David Green

David Green (Books) is the imprint under which I publish booklets of my own poems, or did. The 'Collected Poems' are now available as a pdf. The website is now what it has become. It keeps me out of more trouble than it gets me into. I hope you find at least some of it worthwhile.

Saturday 16 November 2019

Portsmouth Choral Union

Portsmouth Choral Union/Southern Pro Musica/David Gostick, Mozart and Michael Haydn, St. Mary's, Fratton, Nov 16th.
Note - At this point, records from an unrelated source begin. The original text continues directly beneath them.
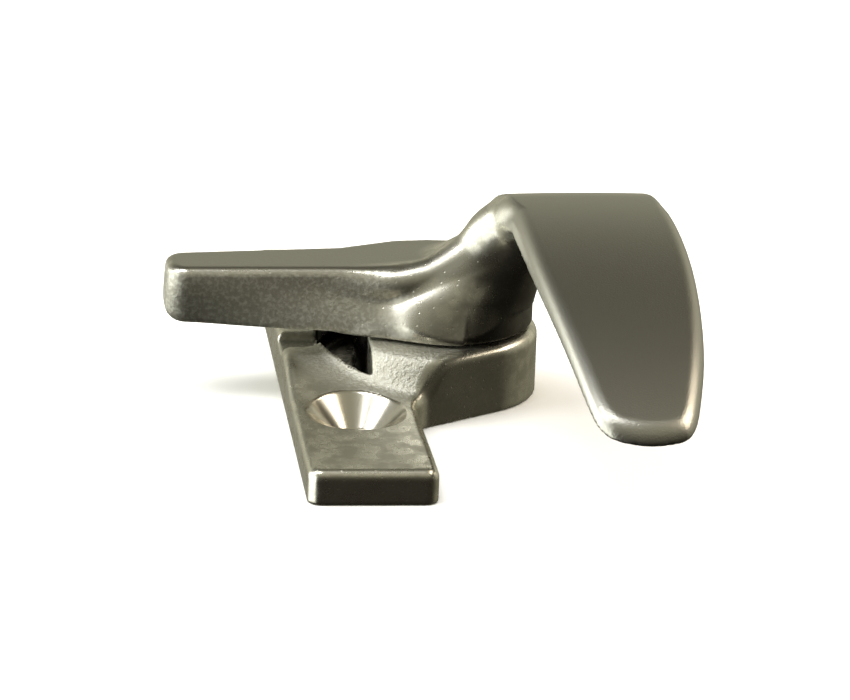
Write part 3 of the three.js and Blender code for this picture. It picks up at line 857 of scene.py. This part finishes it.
@dataclass
class PivotStack:
    """The spindle, bush, stop pin, disc springs, washer and clip that hold the lever on."""

    pivot_x: float
    flat_half: float = 3.3
    ease: float = 0.15
    stamped_ease: float = 0.12

    def _span(self, node: str) -> tuple[float, float, float]:
        """A node's outer radius and its lowest and highest heights."""
        low, high = frame_mm(node)
        return (high[1] - low[1]) / 2, low[2], high[2]

    def _ring(self, corners: Sequence[tuple[float, float]], radius: float) -> Surface:
        """A closed profile with rounded corners, turned round the pivot axis."""
        return turned(eased(corners, radius, True), self.pivot_x, True)

    def spindle(self) -> Surface:
        """The spindle: turned, grooved for the clip, with two flats at its lower end.

        Formula: a turned profile, and below the washer's top Y is held between the two flats.
        """
        radius, low, high = self._span("pivot_spindle")
        _, clip_low, clip_high = self._span("retaining_clip")
        _, _, washer_high = self._span("retaining_washer")
        neck = radius - 0.3
        corners = [
            (0, low), (neck - 0.3, low), (neck, low + 0.3), (neck, clip_low - 0.03),
            (3.1, clip_low - 0.03), (3.1, clip_high + 0.03), (radius, clip_high + 0.03),
            (radius, high - 0.5), (radius - 0.5, high), (0, high),
        ]
        made = turned(eased(corners, 0.06, False), self.pivot_x, False)
        flat = made.points[:, 2] < washer_high + 0.1
        made.points[flat, 1] = np.clip(made.points[flat, 1], -self.flat_half, self.flat_half)
        return made

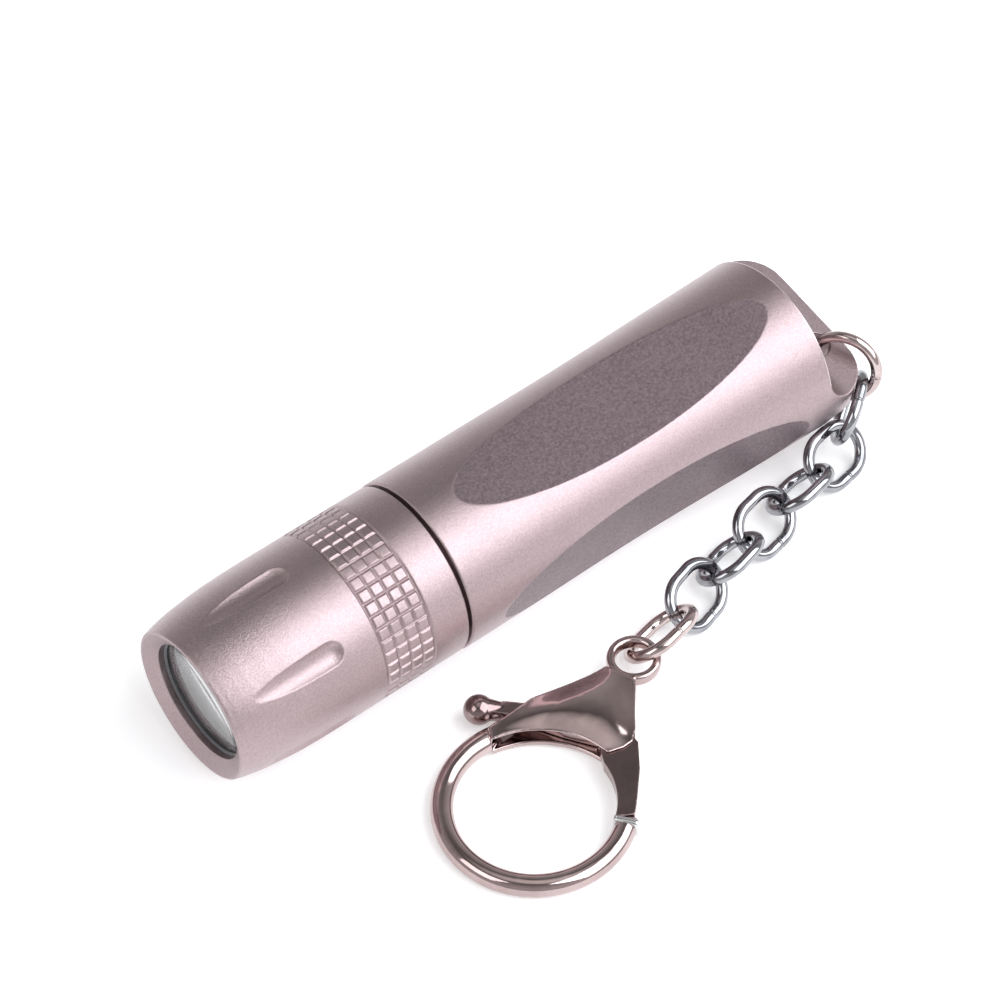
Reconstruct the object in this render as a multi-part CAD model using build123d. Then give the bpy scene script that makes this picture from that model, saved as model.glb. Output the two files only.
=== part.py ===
from build123d import *
import math
import os

# Keychain flashlight for one AA cell, with an oval-link chain and a lobster clasp.
# Millimetres. +Z is up. The light lies on its side, head towards -X, tail towards +X.
# The origin is the middle of the box round the whole object, on the surface it lies on.

# where the joint between head and tube lies on the light's axis, and how the light is rolled
AXIS_X = -14.84
AXIS_Y = 13.785
AXIS_Z = 10.8
ROLL = 10.5

# head
RIM_X = -29.3
RIM_R = 8.9
HEAD_R = 10.16
HEAD_END = -0.2
APERTURE_R = 6.9
APERTURE_X = -28.4
POCKET_X = -27.7
LENS_X = -28.02
LENS_STEP_X = -27.4
LENS_FACE_R = 6.6
LENS_CROWN_R = 35.4
POCKET_R = 8.0
POCKET_END = -12.7
PILL_R = 8.3
THREAD_R = 9.0
THREAD_FRONT = -9.3
LAND_R = 9.15
LAND_FRONT = -3.2
FLUTES = 6
FLUTE_CUTTER_R = 2.36
FLUTE_FLOOR_R = 9.58
FLUTE_REAR = -16.65
FLUTE_START_DEG = 49.5
KNURL_FRONT = -10.95
KNURL_PITCH = 1.53
KNURL_COLUMNS = 4
KNURL_ROWS = 42
KNURL_DEPTH = 0.22
KNURL_WIDTH = 0.42

# body tube
SHOULDER_X = 0.2
TUBE_R = 10.25
TUBE_MID_R = 10.36
TAIL_R = 10.8
TAIL_X = 50.8
BORE_R = 7.45
BORE_END = 48.5
NECK_END = -9.0
NECK_R = 8.88
COLLAR_R = 9.05
COLLAR_X = -0.9
GROOVE_R = 8.0
GROOVE_FRONT = -2.2
COLLAR_FRONT = -2.85
SCOOP_R = 150.0
SCOOP_X = 24.5
SCOOP_FLOOR = 8.917
TAB_END = 57.4
TAB_HALF = 1.7
TAB_FILLET = 3.0
TAB_CORNER = 5.0
LANYARD_X = 54.6
LANYARD_Y = -3.6
LANYARD_R = 1.6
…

As the preview note said, Mozart's Solemn Vespers don't sound very solemn. It's as if some sense of the word has been lost in translation but I've always thought the Requiem was quite playful, too. He brings light into darkness and often his happiness is tinged with sadness.
In this version, the choral sections are punctuated by sinfonias not unlike Eine  Kleine Nachtmusik, which gave Southern Pro Musica more than just a supporting role to the singers and they did it with clarity and dexterity.
The Laudate Dominum is an obvious pick for any 'Mozart Masterpieces' disc even if it would be a big box-set if it had to include them all. Late stand-in Luci Briginshaw delivered it superbly in all its glow before the climactic Magnificat. On a day when a stand-in tenor was also required, the programme was very fashionably rendered 'fake news' but the Choral Union did well to find Luci and Chris Huggon for repertoire which not everybody might be familiar with.
If Joseph Haydn, for all his tremendous worth, isn't quite Mozart, then Michael Haydn isn't quite Joseph, some might say, which is a shame on the evidence of his spirited Requiem. Although the younger brother, he sounds more 'baroque' than his 'classical' superstar sibling. Perhaps we shouldn't be so surprised at how uplifting and death-defying Christian composers were as they celebrate the better place that not everybody believes in any more. The insistent trumpets, rarely moving away from their emphatic one note riff, signify something glorious. Hugo Herman-Wilson carried forward his fine tone from the Vespers and Eleanor Dann completed an impressive quartet of soloists, however ad hoc they were on the night.
The Requiem's sweeping opening might have something of the Pergolesi Stabat Mater about it and expands into something quite flamboyant with the Choral Union making their customary well-organized, swelling sound.
Portsmouth has more of this sort of thing than it might reasonably expect and I wouldn't want any of those that put in the work to provide it to think there weren't a few of us that appreciate it.
You can find out when and where on this very useful website, https://musicinportsmouth.co.uk/ 
I'm glad I looked. Rogers Covey-Crump is there tomorrow afternoon so I might have to go back.